Facebook ha un potere straordinario: esalta e delinea i lati più spigolosi della personalità della gente. Quelle sfaccettature spesso nascoste che nel “faccia a faccia” non emergono, vuoi per pudore, vuoi perché le reazioni degli interlocutori, spesso, inducono un repentino cambio di argomento. Su internet, invece, ci si sente liberi di dare sfogo alle frustrazioni e ai sentimenti più beceri, certi di non dover sostenere lo sguardo di disgusto di chi ci sta davanti.

Siamo un popolo di razzisti?

Questa forse è una semplificazione, ma rende benissimo l’idea del tipico “leone da tastiera” che, seduto comodamente sul divano di casa propria, inneggia alla rivolta contro i “negri”, alla deportazione degli “zingari”, al rogo alle roulottes o alle baracche degli extracomunitari, all’espulsione dalle scuole italiane dei figli degli immigrati. Concetti aberranti per un qualsiasi paese civilizzato, ancora di più raccapriccianti se provenienti da un vicino di casa, da un conoscente, da un compaesano che salutiamo in fila alle Poste o dal panettiere. Dietro quelle maschere da “cittadini normali” si nascondono dei veri e propri mostri.

Parole forti, vero. Ma come definireste una persona che durante l’alluvione del 18 novembre si augurava che il campo nomadi venisse spazzato via dal Rio Mannu insieme a tutti i suoi abitanti? Se ancora non siete convinti, provate a immaginare una persona (che nemmeno conoscete) auguri quella fine a voi e ai vostri cari.

Provereste dolore, stupore, rabbia? Forse tutte queste cose insieme.

E questo senso di nausea mi assale ogni volta che, ciclicamente, arriva l’invasione barbarica dei “fomentatori d’odio” di ogni genere e specie. Dalle insospettabili madri di famiglia ai ragazzini imberbi, dai giornalisti rampanti alle persone più anziane (che si pensa siano più sagge): una palude di fango maleodorante si stende ai loro piedi. Sì, il razzismo emana un fetore insopportabile, lo si sente anche attraverso il monitor del pc o dello smartphone da 500 € da cui vengono vomitati insulti razzisti, spesso anonimi (perché alcuni hanno sviluppato una forma di “vergogna” e non hanno il coraggio di palesarsi).

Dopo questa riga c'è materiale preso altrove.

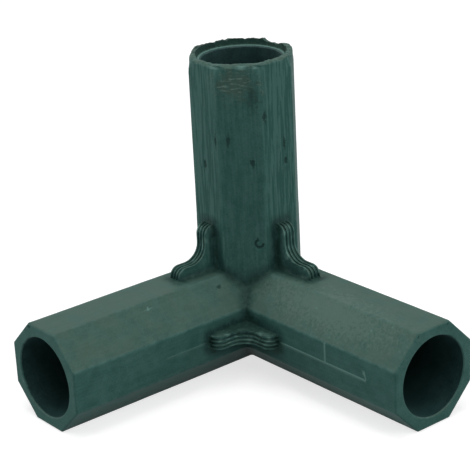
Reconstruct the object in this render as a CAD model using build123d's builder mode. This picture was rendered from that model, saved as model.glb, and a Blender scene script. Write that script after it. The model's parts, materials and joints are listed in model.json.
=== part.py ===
from build123d import *
import os

# Three-way corner connector for garden stakes, moulded in one piece.
# Three octagonal arms meet at right angles, each with a round socket open at its mouth.
# A ribbed gusset braces the inner corner between each two arms.
# The axes of the arms meet at the node. The origin is on the underside, straight below the node.
# All sizes are in millimetres.

# Sockets
stake_diameter = 16.0
stake_clearance = 0.4
socket_wall = 2.3
corner_web = 2.3
rim_chamfer = 0.25

# Arms, measured from the node
arm_length = 53.6
facet_count = 8
facet_edge_round = 0.5
mouth_round = 0.5

# Collar that stands above the socket's ledge on the upright arm
collar_height = 1.4
collar_round = 1.0
collar_flare = 0.45
ledge_chamfer = 0.35
ledge_width = 0.25

# Gussets, measured from the facets that they stand on
gusset_thickness = 3.0
gusset_height = 2.5
gusset_sweep = 3.6
gusset_flat = 1.7
nose_round = 2.1

# Ridges along the hollow edge of each gusset
ridge_count = 4
ridge_width = 0.42
groove_depth = 0.35

# Worked out from the sizes above
bore_radius = (stake_diameter + stake_clearance) / 2
half_width = bore_radius + socket_wall
half_corner = 180 / facet_count
socket_floor = bore_radius + corner_web
upright_length = arm_length + collar_height
ledge_start = bore_radius + ledge_chamfer
ledge_radius = ledge_start + ledge_width
gusset_crest = half_width + gusset_height
gusset_reach = gusset_crest + gusset_sweep + gusset_flat + nose_round
ridge_pitch = (gusset_thickness - ridge_width) / (ridge_count - 1)
ridge_starts = [i * ridge_pitch - gusset_thickness / 2 for i in range(ridge_count)]

# Mouths of the sockets, as points of radius and distance from the node
level_mouth = [
    (bore_radius, arm_length - rim_chamfer),
    (bore_radius + rim_chamfer, arm_length),
    (0, arm_length),
]
upright_mouth = [
    (bore_radius, arm_length - ledge_chamfer),
    (ledge_start, arm_length),
    (ledge_radius, arm_length),
    (ledge_radius + collar_flare, upright_length),
    (0, upright_length),
]

# Each arm's plane stands at the node and faces out of the arm's mouth
node = (0, 0, half_width)
east_plane = Plane(origin=node, x_dir=(0, 1, 0), z_dir=(1, 0, 0))
north_plane = Plane(origin=node, x_dir=(0, 0, 1), z_dir=(0, 1, 0))
upright_plane = Plane(origin=node, x_dir=(1, 0, 0), z_dir=(0, 0, 1))

# A gusset's outline has one axis along each of the arms that it braces, which these same planes give
gusset_planes = [east_plane, north_plane, upright_plane]


def arm_blank(length, edge_round):
    """One arm as a solid octagonal bar, standing on the node with its mouth up, and with its edges rounded."""
    with BuildPart() as blank:
        with BuildSketch():
            RegularPolygon(half_width, facet_count, major_radius=False, rotation=half_corner)
        extrude(amount=length)
        mouth = blank.faces().sort_by(Axis.Z)[-1]
        fillet(mouth.edges(), edge_round)
        fillet(blank.edges().filter_by(Axis.Z), facet_edge_round)
    return blank.part


def gusset_outline(inset):
    """One gusset seen flat: a hollow sweep between two rounded noses, closed inside the arms."""
    crest = gusset_crest - inset
    reach = gusset_reach - inset
    nose = nose_round - inset
    with BuildSketch() as outline:
        with BuildLine():
            first_foot = Line((0, 0), (reach, 0))
            first_end = Line(first_foot @ 1, (reach, crest - nose))
            first_nose = JernArc(first_end @ 1, first_end % 1, nose, 90)
            first_leg = Line(first_nose @ 1, (gusset_crest + gusset_sweep, crest))
            hollow = JernArc(first_leg @ 1, first_leg % 1, gusset_sweep + inset, -90)
            second_leg = Line(hollow @ 1, (crest, reach - nose))
            second_nose = JernArc(second_leg @ 1, second_leg % 1, nose, 90)
            second_end = Line(second_nose @ 1, (0, reach))
            Line(second_end @ 1, (0, 0))
        make_face()
    return outline.sketch


def socket_section(mouth_points):
    """Half the section of a socket, from its floor up the wall and on through the points of its mouth."""
    with BuildSketch() as section:
        with BuildLine():
            Polyline((0, socket_floor), (bore_radius, socket_floor), *mouth_points, close=True)
        make_face()
    return section.sketch


# Core at the node: what three octagonal bars through it have in common, which closes the outer corner
with BuildPart() as core:
    for plane, mode in [
        (east_plane, Mode.ADD),
        (north_plane, Mode.INTERSECT),
        (upright_plane, Mode.INTERSECT),
    ]:
        with BuildSketch(plane):
            RegularPolygon(half_width, facet_count, major_radius=False, rotation=half_corner)
        extrude(amount=half_width, both=True, mode=mode)
    fillet(core.edges(), facet_edge_round)

with BuildPart() as corner_connector:
    # Arms on the core, each running out from the node to its mouth
    add(core.part)
    with Locations(east_plane, north_plane):
        add(arm_blank(arm_length, mouth_round))
    with Locations(upright_plane):
        add(arm_blank(upright_length, collar_round))

    # Gussets, each a plain web with ridges that stand out along its hollow edge
    for plane in gusset_planes:
        with BuildSketch(plane.offset(-gusset_thickness / 2)):
            add(gusset_outline(groove_depth))
        extrude(amount=gusset_thickness)
        with BuildSketch(*[plane.offset(start) for start in ridge_starts]):
            add(gusset_outline(0))
        extrude(amount=ridge_width)

    # Sockets, each turned about the axis of its arm
    for plane, mouth_points in [
        (east_plane, level_mouth),
        (north_plane, level_mouth),
        (upright_plane, upright_mouth),
    ]:
        with BuildSketch(Plane(origin=node, x_dir=plane.x_dir, z_dir=plane.x_dir.cross(plane.z_dir))):
            add(socket_section(mouth_points))
        revolve(axis=Axis(node, plane.z_dir), mode=Mode.SUBTRACT)

corner_connector.part.label = "corner_connector"

os.makedirs("parts", exist_ok=True)
export_step(corner_connector.part, "parts/corner_connector.step")
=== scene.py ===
"""Looks of a three-way corner connector for garden stakes, moulded in one piece of dark green plastic."""

import json
import logging
import math
from dataclasses import dataclass
from enum import Enum
from typing import Any, Iterable

import bmesh
import bpy
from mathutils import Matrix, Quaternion, Vector, kdtree, noise


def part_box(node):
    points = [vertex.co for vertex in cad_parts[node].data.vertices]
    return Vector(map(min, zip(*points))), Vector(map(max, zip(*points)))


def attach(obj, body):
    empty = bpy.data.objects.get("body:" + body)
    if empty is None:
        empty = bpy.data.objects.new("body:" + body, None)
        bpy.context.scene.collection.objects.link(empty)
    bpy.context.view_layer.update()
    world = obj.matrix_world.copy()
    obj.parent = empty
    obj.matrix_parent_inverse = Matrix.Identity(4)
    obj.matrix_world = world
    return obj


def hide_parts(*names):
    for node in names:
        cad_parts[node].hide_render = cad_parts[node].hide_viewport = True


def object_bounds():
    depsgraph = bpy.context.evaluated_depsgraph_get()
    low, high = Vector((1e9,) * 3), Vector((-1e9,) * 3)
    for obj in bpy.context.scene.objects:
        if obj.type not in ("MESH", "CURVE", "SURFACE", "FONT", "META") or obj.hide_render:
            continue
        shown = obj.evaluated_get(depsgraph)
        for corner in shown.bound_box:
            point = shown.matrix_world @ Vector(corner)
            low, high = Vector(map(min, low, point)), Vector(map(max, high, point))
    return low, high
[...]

Ci chiediamo il perché di tutto questo, quali siano le cause sociali, se sia davvero frutto della crisi, che storicamente porta le masse a cercare un “nemico” che trova sempre nelle minoranze, nei deboli, tra gli ultimi. La storia del ‘900 ci insegna come, durante le grandi crisi che scatenarono le due guerre mondiali, furono proprio le minoranze etniche e religiose ad essere vessate maggiormente. Forse si tratta proprio di questo, di ignoranza.

E forse è per questo che abbiamo bisogno di “Giornate della Memoria” per ricordare i campi di concentramento, le deportazioni, le leggi razziali, le discriminazioni di ogni genere. Perché abbiamo la memoria corta e non ci ricordiamo quali sofferenze insensate siano nate dalla “paura del diverso”.

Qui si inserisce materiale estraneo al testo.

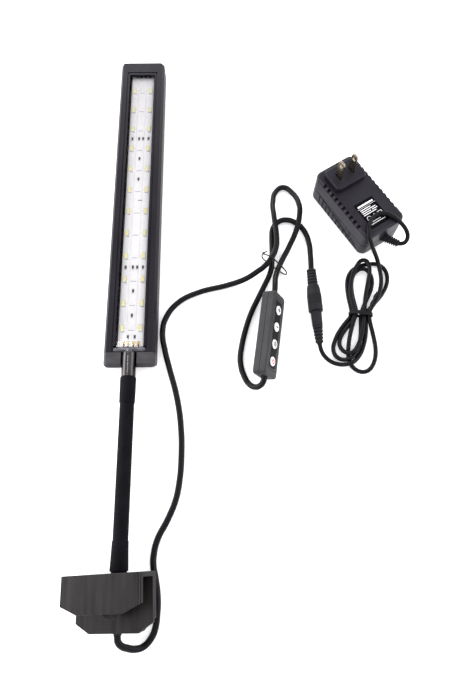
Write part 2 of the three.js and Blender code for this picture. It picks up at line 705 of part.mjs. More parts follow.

Anche San Gavino Monreale vive una deriva pericolosa. Dalle leggende mai sopite delle zingare “che rubavano i bambini”, alle proteste sulla presunta assegnazione delle casermette ai profughi libici, fino alle più recenti bufale sul campo nomadi nella periferia del paese.

C’è chi si diverte ad attaccare i deboli, come i ragazzini che, in gruppo, a scuola se la prendevano col piccoletto con gli occhiali. Una forma di bullismo 2.0 che ora coinvolge anche gli adulti, in cerca di un capro espiatorio che giustifichi i propri fallimenti personali. Sono tante ormai le persone che ci chiedono di smentire le false notizie diffuse impunemente da questi individui: lo facciamo sempre e con piacere, nonostante sia inevitabile che, entrando nella palude per combattere questi individui, qualche schizzo di fango possa arrivare su di noi.

Se questo è il prezzo da pagare, noi lo paghiamo volentieri. Non possiamo più stare a guardare. I fomentatori d’odio razziale vanno fermati e se non li combattiamo siamo tutti loro complici.